Potentially strongest 2Q18. The group’s 2Q18 result is due for release this week, which we believe will see record revenue judging from the strong order-book backlog of c.RM50m as of 1Q18 (vs. the range of c.RM20-29m over the past two years’ order-book). Additionally, 2Q18 products portfolio could see higher revenue contribution from better margin Smart Devices segment (in conjunction with the brand-new flagship smartphones launching in 2H18), which suggests stronger margin both QoQ and YoY. Assuming a core NP margin of 50% in 2Q18 (which was the average core NP margin during the quarters with lion’s share contribution from Smart Devices segment), we estimate 2Q18 core NP could be in the range of RM11m-13m (+36%-61% QoQ, +55%-83% YoY), on a conservative 50% recognition of order-book backlog in 1Q18. Altogether, 1H18 results could beat consensus’ FY18E at 54%-59% hit rate but within our last’s report numbers at 46%-49% released in Sept 2017.

2H18 riding high on repeat orders of new testers and strong spillover. We believe orders could be repeated for its new customised flash tester (Smart Devices segment) in 3Q18 in conjunction with the brand-new flagship smartphones launching. Recall that for FY16, the group’s Smart Devices segment has grown 92% YoY to 37% in terms of revenue share, just with the introduction of new flashing features into the same generation smartphone. Meanwhile, FY17 saw another jump of 10% in Smart Devices segment, with further contribution of 40% share amid the new smartphone model launching. We are expecting Smart Devices segment to contribute 45% of total revenue in FY18. For the Automotive segment, we understand from our meeting in May 2018, that the group is working on new Automotive headlamp tester which we believe will see commercialisation in 4Q18. Meanwhile, it is also working on the R&D of new test equipment for usage in autonomous driving that can also be applied to smart devices. Although no quantum was mentioned for this equipment and we believe that the contribution will only be seen in 4Q18 if any, we are POSITIVE on this as the group’s move into the forefront of technology could create lucrative earnings potential, which was proven previously with its state-of-art engineering capability.

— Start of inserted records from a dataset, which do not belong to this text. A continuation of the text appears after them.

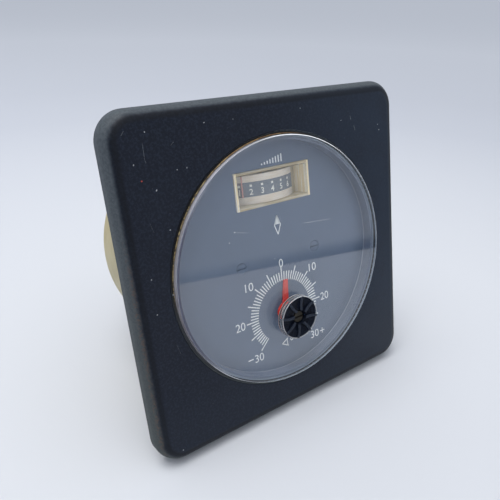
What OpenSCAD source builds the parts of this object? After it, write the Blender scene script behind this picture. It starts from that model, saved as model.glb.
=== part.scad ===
// Panel instrument with a declination setting knob and an edgewise tuning meter.
// X runs to the right seen from the front, Y into the panel and Z up, in millimetres.
// The origin is on the axis of the round case, in the rear face of the square frame,
// which is the face that meets the panel. Names that end in _y are planes across the axis.

/* [Frame] */
// Side of the square frame
frame_w = 110; // [106:1:120]
// Depth of the frame from the panel to its front face
frame_depth = 7.3; // [7:0.1:9]
// Radius of the rounded front edge
frame_edge_r = 4.8; // [2:0.2:6]
// Radius of the corners seen from the front
frame_corner_r = 9; // [7:0.5:14]
// Skin left in front of the pockets in the rear of the frame
frame_skin = 2.8; // [2:0.1:3.6]
// Wall left between the pockets and the sides of the frame
frame_wall = 3.4; // [3:0.1:4.5]
// Side of one rear pocket
pocket_w = 7; // [5:0.5:8]
// Web between two rear pockets
pocket_web = 1.4; // [1:0.1:2.5]
// Pockets along each side of a corner
pocket_rows = 3; // [1:1:3]
// Radius of the worn edge round the opening
opening_edge_r = 0.7; // [0.3:0.1:1]
// Ledge between the lens and the case
ledge_t = 1.2; // [0.8:0.1:1.8]

/* [Gasket] */
// Land between the case flange and the gasket groove
gasket_land = 0.8; // [0.6:0.1:1.2]
// Width of the gasket
gasket_w = 2; // [1.2:0.1:2.5]
// Depth of the gasket and of its groove
gasket_t = 1.2; // [0.8:0.1:2]

/* [Lens] */
// Radius of the clear lens
lens_r = 42; // [41.6:0.1:42.2]
// Thickness of the lens
lens_t = 3; // [2.5:0.1:3.4]
// Height of the lens in front of the frame
lens_proud = 1.5; // [1:0.1:2]
// Rounding of the front rim of the lens
lens_edge_r = 0.4; // [0.2:0.1:0.8]
// Width of the sealing compound round the lens
seal_w = 0.8; // [0.5:0.1:1.1]
// Thickness of the compound behind the lens
seal_lip_t = 0.6; // [0.4:0.1:0.9]
// Height of the compound up the edge of the lens
seal_h = 1.1; // [0.6:0.1:1.4]

/* [Case] */
// Radius of the barrel, for an 86 mm panel cut-out
case_r = 42.35; // [42.2:0.05:42.6]
// Wall of the barrel
case_wall = 2.05; // [1.6:0.05:2.4]
// Depth of the case behind the panel face
case_depth = 55; // [52:1:70]
// Thickness of the rear wall
case_back_t = 2.5; // [2:0.1:3.5]
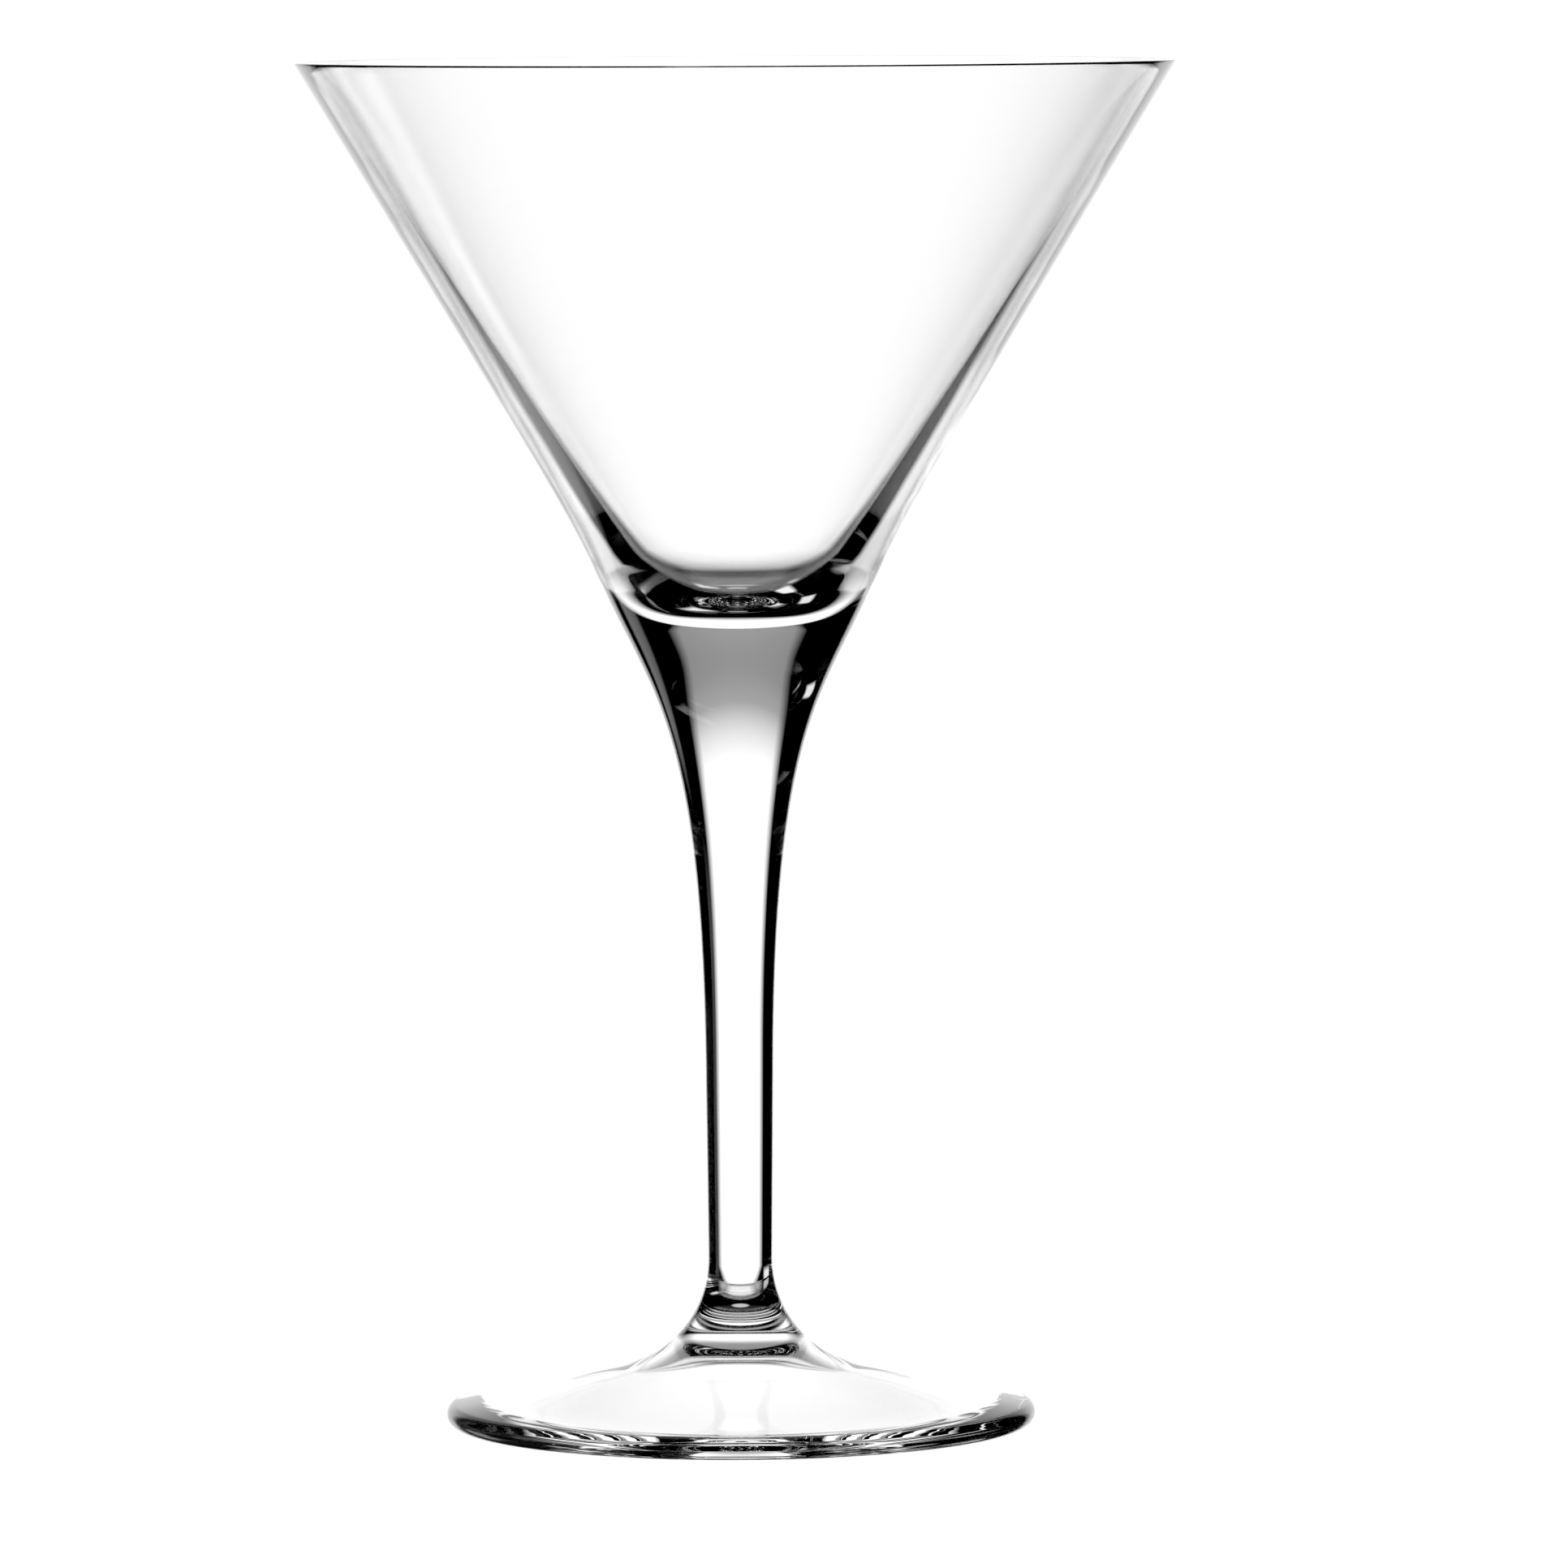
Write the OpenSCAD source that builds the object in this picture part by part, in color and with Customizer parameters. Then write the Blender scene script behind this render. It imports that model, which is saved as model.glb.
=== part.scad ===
// Martini glass: a clear soda-lime cocktail glass made of three fused pieces,
// a thick-based conical bowl, a solid drawn stem and a pressed foot.
// +Z is up. The origin is on the axis, in the plane that the foot rests on.

/* [Bowl] */
// Overall height of the glass, foot to lip
glass_h = 172; // [168:1:178]
// Diameter over the lip
rim_d = 110.6; // [108:0.2:112]
// Slope of the outer wall, measured from the axis (degrees)
outer_angle = 31; // [30:0.1:31.4]
// Slope of the inner wall, measured from the axis (degrees)
inner_angle = 33.6; // [33:0.1:34]
// Radius that rounds each of the two corners of the lip
lip_r = 0.2; // [0.1:0.05:0.35]
// Width of the flat ring between the two corners of the lip
lip_flat = 0.5; // [0.3:0.05:0.7]
// Height of the lowest point inside the bowl
cavity_h = 103.7; // [102.5:0.1:105]
// Height of the rounded bottom inside the bowl, up to the straight inner wall
cavity_round_h = 8.2; // [7.6:0.1:10]

/* [Stem] */
// Radius of the stem at its thinnest, just above the foot
stem_r = 4.06; // [3.5:0.02:4.6]
// Growth of the stem's radius for each millimetre of height, up to the shoulder
stem_taper = 0.01; // [0:0.002:0.014]
// Height at which the straight stem starts to flare into the shoulder
flare_h = 46.8; // [40:0.2:54]
// Height of the belly, where the shoulder meets the bowl's lower wall
belly_h = 105.9; // [104.5:0.1:107]
// Radius of the glass at the belly
belly_r = 16.9; // [16.4:0.1:17.2]
// Height of the fused joint between bowl and stem
bowl_joint_h = 98; // [94:0.5:100]

/* [Foot] */
// Diameter over the foot
foot_d = 74.5; // [70:0.5:80]
// Radius of the rounded edge of the foot
edge_r = 1.4; // [1.1:0.05:1.7]
// Slope of the top of the foot, measured from the table (degrees)
top_angle = 12; // [10.5:0.5:13]
// Radius of the fillet that sweeps from the foot up into the stem
neck_r = 14; // [11:0.5:16]
// Height of the fused joint between stem and foot
foot_joint_h = 16.5; // [15:0.5:18]
// Inner radius of the flat ring that the glass stands on
land_r = 32.3; // [31.5:0.1:33]
// Slope of the hollow underside next to that ring, measured from the table (degrees)
hollow_angle = 10.5; // [9:0.5:11.5]
// Height of the hollow under the foot, on the axis
hollow_h = 8.9; // [8:0.1:9.5]

/* [Hidden] */
$fn = 96;
// Straight pieces that one curve of an outline is drawn with, and one corner of the lip
CURVE_STEPS = 20;
LIP_STEPS = 6;
// Points of the outline that are nearer than this to a cut across it are left out
CUT_GAP = 0.05;
// Colour of clear glass, with its opacity
GLASS = [0.90, 0.94, 0.95, 0.45];

// Lip: centres of its two corners, and the points where the two walls leave them
lip_out = [rim_d / 2 - lip_r, glass_h - lip_r];
lip_in = lip_out - [lip_flat, 0];
lip_outer = lip_out + lip_r * [cos(outer_angle), -sin(outer_angle)];
lip_inner = lip_in + lip_r * [-cos(inner_angle), sin(inner_angle)];

// Shoulder: how far its curve follows the stem, and the belly's slope, before it bends
stem_pull = 41.7;
belly_pull = 13.3;
shoulder_slope = 0.445;

// Lower wall: how far its curve follows the belly's slope, where it bends, and
// where it reaches the straight outer wall
lower_wall_pull = 4.1;
lower_wall_slope = 0.52;
cone_bend_h = belly_h + 4.5;
cone_start_h = belly_h + 21.8;

// Cavity: end of the straight inner wall, and how far the curve of the rounded
// bottom follows the wall, and the floor, before it bends
cavity_turn_h = cavity_h + cavity_round_h;
cavity_turn = [cavity_wall(cavity_turn_h), cavity_turn_h];
cavity_wall_pull = 8.6;
cavity_floor_pull = 6.4;

// Foot: centre of its rounded edge, and the point where the top leaves it
edge = [foot_d / 2 - edge_r, edge_r];
edge_top = edge + edge_r * [sin(top_angle), cos(top_angle)];

// Neck: centre of the fillet, which touches the stem's side and the foot's top
neck_x = stem_r + neck_r;
neck = [neck_x, foot_top(neck_x) + neck_r / cos(top_angle)];

// Hollow: how far its curve follows the slope next to the ring, and its flat top,
// before it bends
hollow_edge_pull = 32;
hollow_top_pull = 12.1;

// Height of the foot's straight top at radius r
function foot_top(r) = edge_top.y + (edge_top.x - r) * tan(top_angle);

// Radius of the straight outer wall of the bowl at height h
function cone_wall(h) = lip_outer.x - (lip_outer.y - h) * tan(outer_angle);

// Radius of the straight inner wall of the bowl at height h
function cavity_wall(h) = lip_inner.x - (lip_inner.y - h) * tan(inner_angle);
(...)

Trading Buy with a higher TP of RM3.40 from RM3.05. We forecast FY18E/FY19E CNP of RM42.6m/RM46.4m, with key assumptions being 2-year revenue/CNP CAGR of 21%/25% to be driven by its highvalue speed-enhanced testers as well as the better product mix. We roll over our valuation base year to FY19, based on a targeted 20.0x FY19E PER, which is at a 20% discount (on smaller market cap and stock illiquidity) to its closest peer comparison, VITROX, which is trading at 25.2x FY19E PER. Note that in terms of PEG, our ascribed PER of 20.0x, which implies a 0.8x PEG (on 2-year CNP CAGR of 25%) is also broadly in line with VITROX’s 0.8x PEG (on 2-year CNP CAGR of 31%). There is also a 92% positive correlation for the past 3- years price movement of ELSOFT and VITROX where the forward PER discount is now at the highest at -41% (vs the average -11% discount over the past three years), which we think is unjustified. All in, with our forecast net DPS of 12.0 sen in FY19 (implying a yield of 4.4%), our TP of RM3.40 suggests a total upside of 29% from here.